I shared this photo of Dan a couple of days ago, BUT at the time I only had a black and white version. When I got a color copy I noticed that the seismic information is color coded.
This is another great photo of tent city, SLW field camp. You can see the containers and drilling area in the background.
Thanks to Reed and other WISSARD’s who have sent photos in the past two days. We need more!!! I wish I was there. We might be flying out tomorrow…but weather here today has been windy, cold, and SNOWY again. There is low visibility and everyone’s pretty much stayed indoors all day.
Yesterday I took “Flat Stanley” on a walk around Hut Point. For those of you who don’t know about Flat Stanley, he is a character in a children’s book. There are Flat Stanleys all over the world right now….traveling and reporting on their location.
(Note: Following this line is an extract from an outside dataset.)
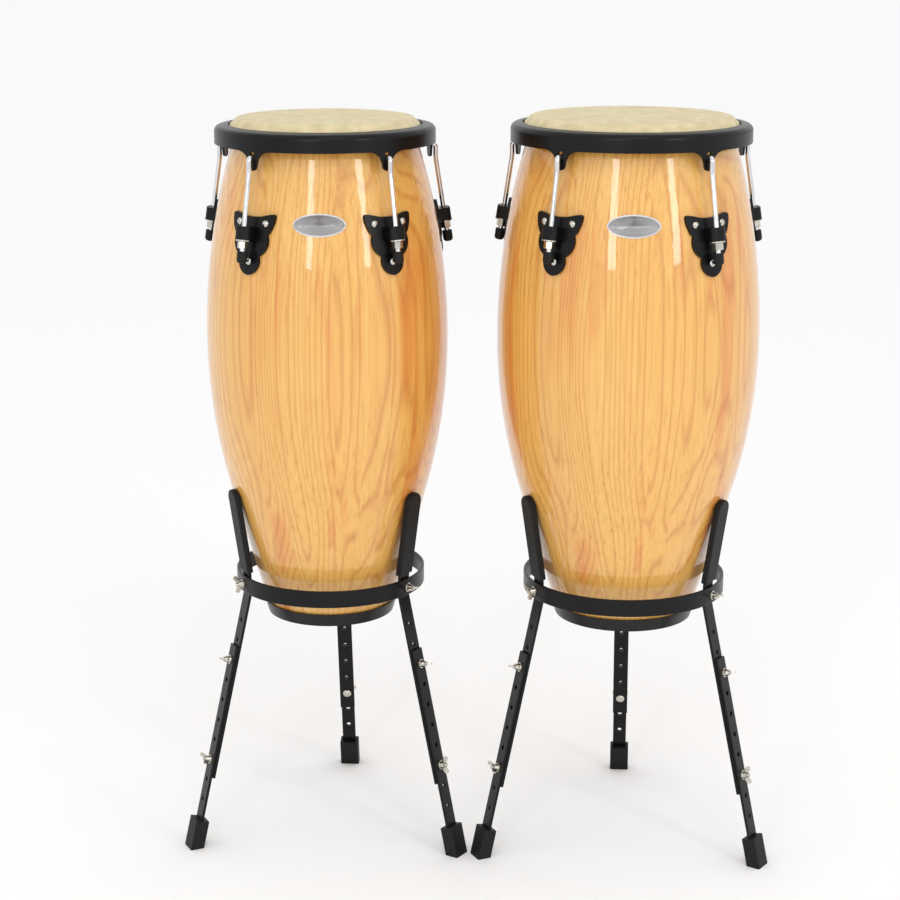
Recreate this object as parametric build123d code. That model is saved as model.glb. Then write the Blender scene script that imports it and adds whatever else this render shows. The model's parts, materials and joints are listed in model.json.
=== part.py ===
from build123d import *
import os
from math import acos, asin, atan2, cos, degrees, radians, sin, sqrt, tan
from types import SimpleNamespace

# A pair of conga drums, a quinto and a wider conga, each in its own basket stand.
# Millimetres. +Z is up and -Y faces the listener. The origin is on the floor, at the
# middle of the pair's footprint. Every piece is drawn in a radial plane first, with
# +X pointing away from its drum's axis, and is then turned to its place round that axis.

# ---- the pair ----
drum_spacing = 422.8        # between the two drums' axes, across the pair
conga_forward = 25.2        # how much nearer the listener the conga stands
lug_count = 5
arm_directions = {"left": -60.0, "right": 60.0, "rear": 180.0}

# ---- what differs between the two drums ----
quinto = SimpleNamespace(
    name="quinto",
    x=-drum_spacing / 2,
    y=conga_forward / 2,
    drum_turn=0.5,          # how far the drum is turned in its basket
    stand_turn=-3.1,        # how far the basket is turned on the floor
    base_height=332.5,      # floor to the underside of the base trim
    base_radius=87.5,       # outside of the shell at its lower end
    knee_radius=141.0,
    belly_radius=170.4,
    top_radius=118.0,       # outside of the shell at the bearing edge
    rim_radius=153.6,
    ring_radius=135.5,      # outside of the stand's ring
)
conga = SimpleNamespace(
    name="conga",
    x=drum_spacing / 2,
    y=-conga_forward / 2,
    drum_turn=-2.0,
    stand_turn=-3.8,
    base_height=337.5,
    base_radius=94.5,
    knee_radius=151.4,
    belly_radius=183.3,
    top_radius=133.3,
    rim_radius=166.1,
    ring_radius=143.3,
)

# ---- shell, the same for both drums ----
drum_height = 712.0         # underside of the base trim to the top of the head
belly_rise = 405.0          # from the underside of the base trim
knee_rise = 187.0
shell_wall = 11.0
bearing_round = 5.0
trim_height = 18.0
trim_thickness = 3.0
trim_lip = 2.5              # the trim turned in under the shell

# ---- head, flesh hoop and rim ----
skin_thickness = 1.6
crown_overhang = 4.5        # from the shell's top radius to the corner of the crown
crown_round = 8.0
collar_fall = 8.8           # the collar falls this far at 45 degrees, then more steeply
hoop_radius = 4.4           # round section of the flesh hoop
hoop_inset = 11.8           # rim outside to the middle of the hoop's section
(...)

Here are some of my fun photos of Stanley around McMurdo. Mrs. Rebella’s class, from Denver, Colorado….here is your little guy! Enjoy and I’ll be back with more news on WISSARD tomorrow!
Ad we made our way to Hut Point, Stanley noticed these containers on skis. They are used out on the ice.
Stanley enjoyed the view of the open water and ice from Hut Point.
This photo shows the coast of Ross Island and Big Razorback Island in the distance.
Stanley and I posed together at Vince’s Cross.
Stanley was extremely interested in Robert Scott’s hut from the Discovery Expedition in 1902, so we went closer to take a look.
We learned a lot from this sign. Stanley loves reading and learning!
He was very curious, so he peered in the hut through this window.
Stanley was all smiles (as usual) when he saw all of the cool historic artifacts inside of this hut. There were a lot of old supplies, tools, and bits of equipment. There was also some food in there from way back in the early 1900’s when early explorers came to this region.
Yuck! Stanley was not impressed with this dead seal outside of the hut. It’s been there for many years and hasn’t completely decayed.
Here is today’s weather. It snowed much of the day and was very cold and windy. Our roads were blanketed in white once again.
Our conditions after dinner were still very poor. I spent all day working indoors today.